[Spambayes] test sets?

Tim Peters tim.one@comcast.net
Fri, 06 Sep 2002 12:55:07 -0400


[Anthony Baxter]
> The other thing on my todo list (probably tonight's tram ride home) is
> to add all headers from non-text parts of multipart messages. If nothing
> else, it'll pick up most virus email real quick.

See the checkin comments for timtest.py last night.  Adding this code gave a
major reduction in the false negative rate:

def crack_content_xyz(msg):
    x = msg.get_type()
    if x is not None:
        yield 'content-type:' + x.lower()

    x = msg.get_param('type')
    if x is not None:
        yield 'content-type/type:' + x.lower()

    for x in msg.get_charsets(None):
        if x is not None:
            yield 'charset:' + x.lower()

    x = msg.get('content-disposition')
    if x is not None:
        yield 'content-disposition:' + x.lower()
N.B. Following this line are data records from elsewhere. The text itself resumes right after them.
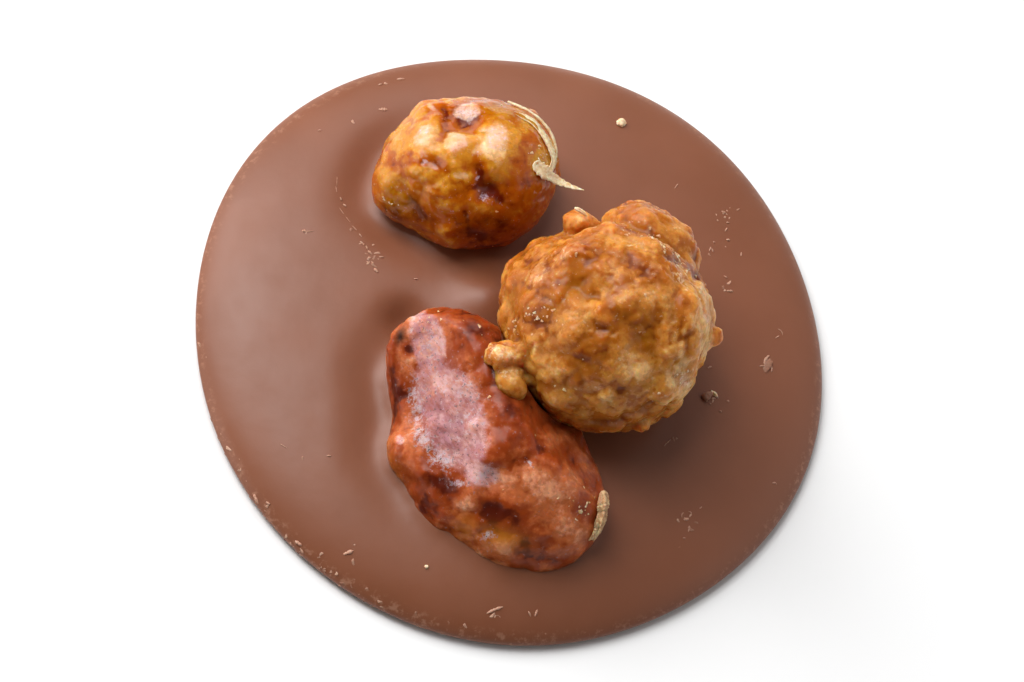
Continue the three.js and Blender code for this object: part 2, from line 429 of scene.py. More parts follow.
def crust_tree() -> ShapeTree:
    """Tree that raises a craggy sugar crust on a nut.

    Returns:
        The tree. It stores crests and hollows, about -1 to 1, as the attribute relief.
    """
    b = ShapeTree(
        "SugarCrust",
        {"Lump Size": 2.2, "Lump Height": 0.25, "Softness": 0.3, "Wave Size": 5.0, "Wave Height": 0.3,
         "Knob Size": 0.8, "Knob Height": 0.08, "Grain Size": 0.3, "Grain Height": 0.02, "Seed": 1.0},
    )
    place = b.vector("SCALE", b.node("GeometryNodeInputPosition").outputs[0], scale=1 / MM)
    apart = b.node("ShaderNodeCombineXYZ", {0: b.times(b.size("Seed"), 37.0), 1: 11.0, 2: 5.0})
    place = b.vector("ADD", place, apart.outputs[0])

    def cloud(size: Any, detail: float) -> bpy.types.Node:
        """Noise whose clouds are that size in millimetres."""
        inputs = {"Vector": place, "Scale": b.math("DIVIDE", 1.0, size), "Detail": detail, "Roughness": 0.5}
        return b.node("ShaderNodeTexNoise", inputs)

    def lumps(size: Any, warp: float, softness: Any) -> Socket:
        """Rounded lumps of that size with creases between them, about -1 to 1.

        Args:
            size: of the lumps, in millimetres.
            warp: how far they are pulled out of shape.
            softness: how round the creases are.

        Returns:
            The socket of their height.
        """
        bend = b.vector("SUBTRACT", cloud(b.times(size, 1.3), 1.0).outputs["Color"], (0.5, 0.5, 0.5))
        stretch = b.vector("SCALE", bend, scale=b.times(size, warp))
        cells = b.node(
            "ShaderNodeTexVoronoi",
            {"Vector": b.vector("ADD", place, stretch), "Scale": b.math("DIVIDE", 1.0, size),
             "Smoothness": softness},
            feature="SMOOTH_F1",
        )
        dome = b.times(b.minus(0.42, cells.outputs["Distance"]), 2.2)
        plate = b.node("ShaderNodeSeparateXYZ", {0: cells.outputs["Color"]}).outputs[0]
        return b.times_plus(b.minus(plate, 0.5), 1.1, dome)

    def strength(low: float, high: float, size: float) -> Socket:
        """Cloudy share from 0 to 1, so that a kind of relief shows in patches."""
        return b.band(cloud(size, 1.0).outputs[0], low, high)

    lump = lumps(b.size("Lump Size"), 1.6, b.size("Softness"))
    knob = b.times(lumps(b.size("Knob Size"), 1.0, 0.25), strength(0.36, 0.56, 3.7))
    wave = b.times(b.minus(cloud(b.size("Wave Size"), 2.0).outputs[0], 0.5), 4.0)
    grain = b.times(b.minus(cloud(b.size("Grain Size"), 2.0).outputs[0], 0.5), 4.0)
    grain = b.times(grain, strength(0.4, 0.62, 2.9))
    rise = b.times(lump, b.size("Lump Height"))
    rise = b.times_plus(knob, b.size("Knob Height"), rise)
    rise = b.times_plus(grain, b.size("Grain Height"), rise)
    rise = b.times(rise, b.minus(1.0, b.stored("smooth")))
    rise = b.times_plus(wave, b.size("Wave Height"), rise)
    # The finishes darken the hollows and lighten the crests by this tone, partly as painted shade.
    tone = b.times_plus(wave, 0.35, b.times(lump, 0.45))
    tone = b.times_plus(knob, 0.3, tone)
    outwards = b.vector("SCALE", b.node("GeometryNodeInputNormal").outputs[0], scale=b.times(rise, MM))
    b.close(b.keep(b.moved(b.size("Geometry"), {"Offset": outwards}), "relief", tone, "POINT"))
    return b


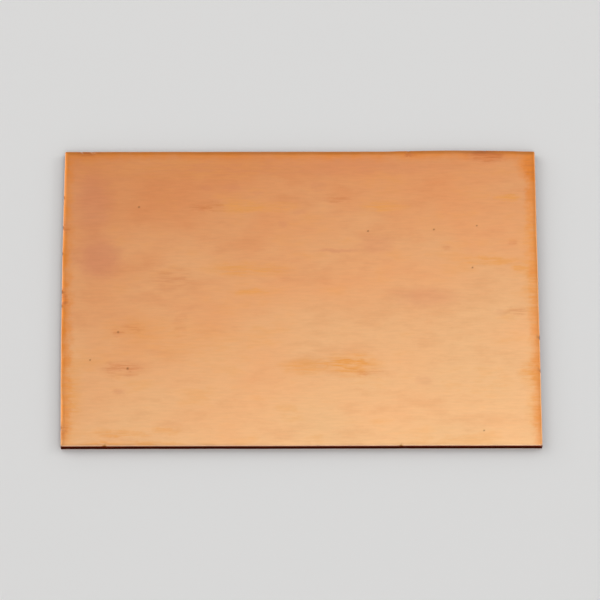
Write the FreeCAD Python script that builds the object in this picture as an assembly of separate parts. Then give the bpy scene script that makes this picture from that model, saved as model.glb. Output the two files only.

    fname = msg.get_filename()
    if fname is not None:
        for x in fname.lower().split('/'):
            for y in x.split('.'):
                yield 'filename:' + y

    x = msg.get('content-transfer-encoding:')
    if x is not None:
        yield 'content-transfer-encoding:' + x.lower()


...

    t = ''
    for x in msg.walk():
        for w in crack_content_xyz(x):
            yield t + w
        t = '>'

I *suspect* most of that stuff didn't make any difference, but I put it all
in as one blob so don't know which parts did and didn't help.